+++ THE DATA +++

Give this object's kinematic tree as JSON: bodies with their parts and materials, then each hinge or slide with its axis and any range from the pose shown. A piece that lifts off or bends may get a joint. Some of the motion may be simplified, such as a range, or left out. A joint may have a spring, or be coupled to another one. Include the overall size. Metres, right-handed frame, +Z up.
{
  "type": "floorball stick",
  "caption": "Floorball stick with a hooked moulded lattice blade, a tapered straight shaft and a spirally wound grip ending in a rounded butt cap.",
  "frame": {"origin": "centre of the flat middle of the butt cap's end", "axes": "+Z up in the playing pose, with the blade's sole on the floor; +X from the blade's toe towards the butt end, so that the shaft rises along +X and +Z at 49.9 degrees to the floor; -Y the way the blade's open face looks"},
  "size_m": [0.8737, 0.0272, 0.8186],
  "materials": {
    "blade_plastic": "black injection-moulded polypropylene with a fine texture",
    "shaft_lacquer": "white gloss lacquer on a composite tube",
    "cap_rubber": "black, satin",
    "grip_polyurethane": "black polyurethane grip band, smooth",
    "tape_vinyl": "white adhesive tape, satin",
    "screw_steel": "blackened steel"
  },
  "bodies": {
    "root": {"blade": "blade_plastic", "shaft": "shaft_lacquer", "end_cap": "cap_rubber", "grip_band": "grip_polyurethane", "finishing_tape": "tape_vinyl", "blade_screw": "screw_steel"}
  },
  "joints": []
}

+++
+++ THE DATA +++

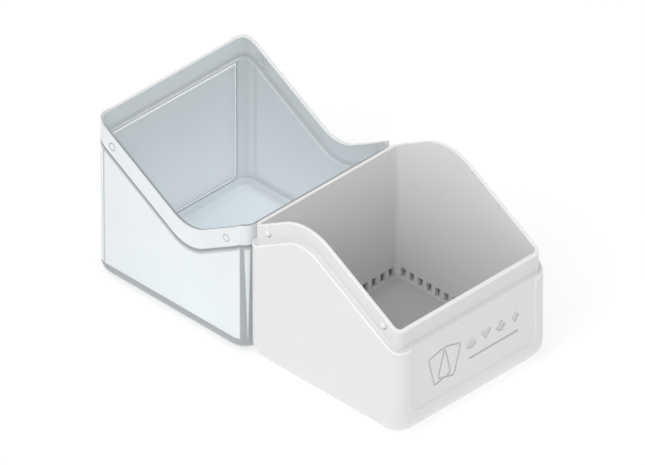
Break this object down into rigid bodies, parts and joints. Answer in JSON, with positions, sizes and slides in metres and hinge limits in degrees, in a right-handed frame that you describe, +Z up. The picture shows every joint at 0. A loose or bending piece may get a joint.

+++

§ WHAT THE TASK REQUIRES: Count the lines of the data that include the string "piece", and give only that number.

§ THE REPLY: 2